Directive —
Go through the lines below. Copy those with "joints".

Listed entries —

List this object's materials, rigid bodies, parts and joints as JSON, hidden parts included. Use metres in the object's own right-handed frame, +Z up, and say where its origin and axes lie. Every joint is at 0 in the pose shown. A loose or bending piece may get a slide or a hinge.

==

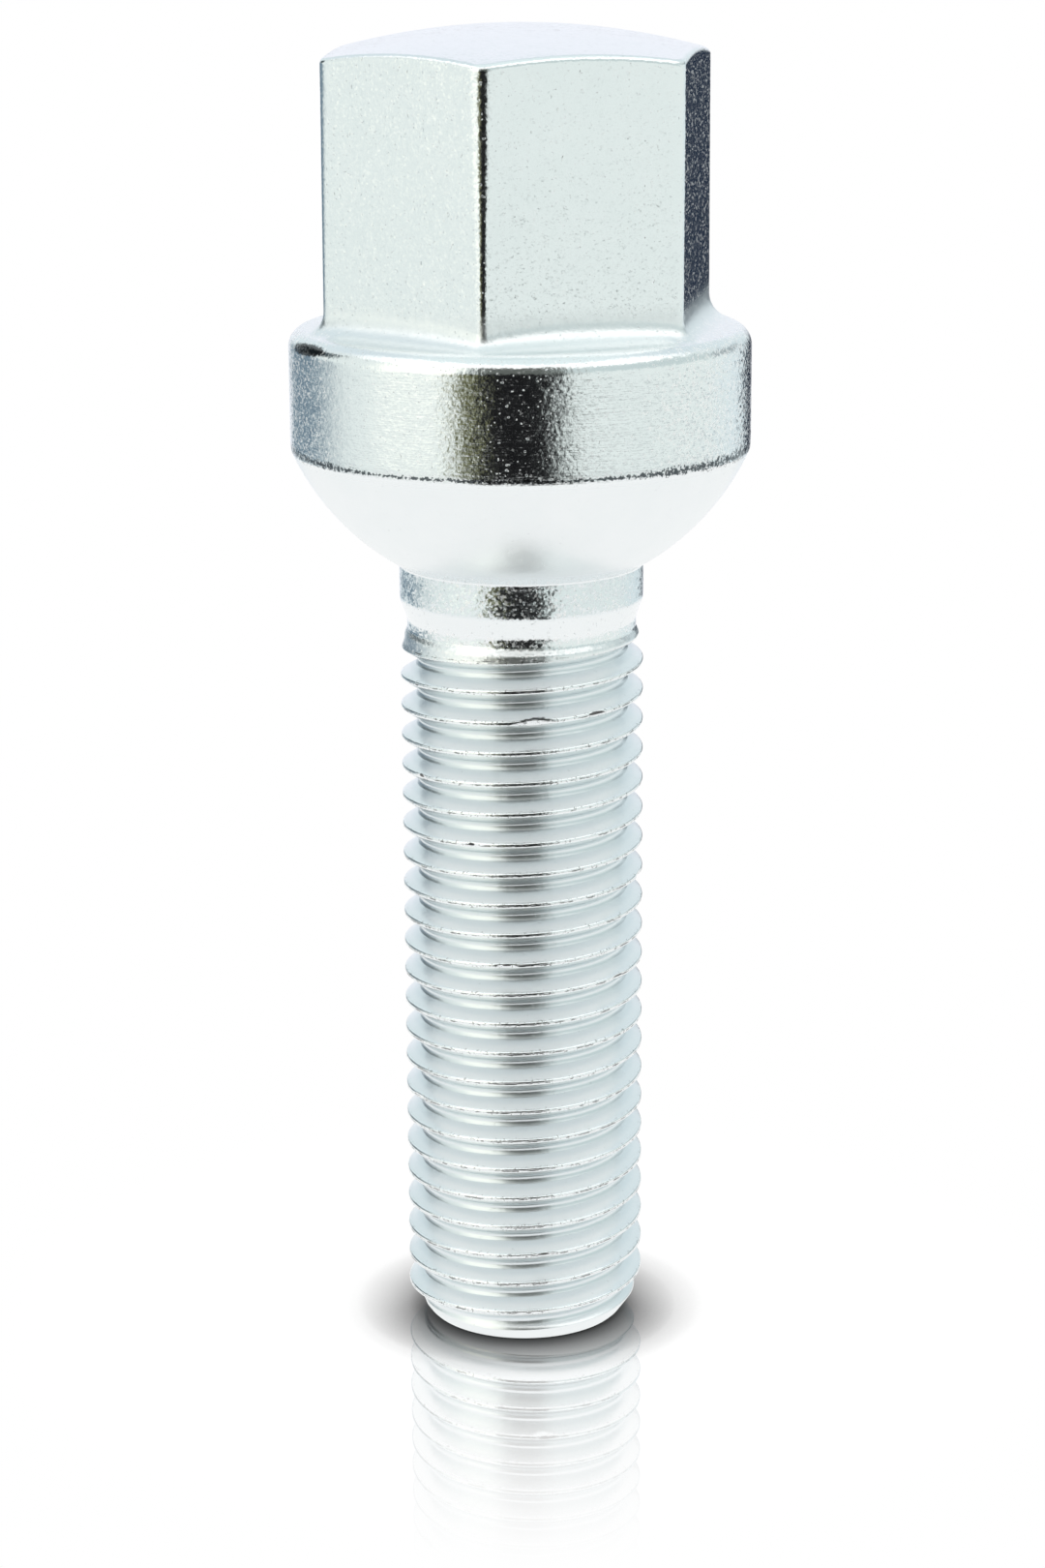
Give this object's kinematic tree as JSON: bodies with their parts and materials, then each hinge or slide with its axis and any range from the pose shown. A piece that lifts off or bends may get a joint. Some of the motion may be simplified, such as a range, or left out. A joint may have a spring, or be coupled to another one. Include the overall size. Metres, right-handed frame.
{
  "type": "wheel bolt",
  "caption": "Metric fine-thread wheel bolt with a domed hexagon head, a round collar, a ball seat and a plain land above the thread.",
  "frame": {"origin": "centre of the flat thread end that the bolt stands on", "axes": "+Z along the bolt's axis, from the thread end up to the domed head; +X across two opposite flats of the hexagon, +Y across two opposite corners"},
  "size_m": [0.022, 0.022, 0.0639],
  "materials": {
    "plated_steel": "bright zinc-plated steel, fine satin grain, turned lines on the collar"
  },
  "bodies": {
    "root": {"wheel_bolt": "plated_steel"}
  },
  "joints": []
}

Exercise answer —
List this object's materials, rigid bodies, parts and joints as JSON, hidden parts included. Use metres in the object's own right-handed frame, +Z up, and say where its origin and axes lie. Every joint is at 0 in the pose shown. A loose or bending piece may get a slide or a hinge.
  "joints": []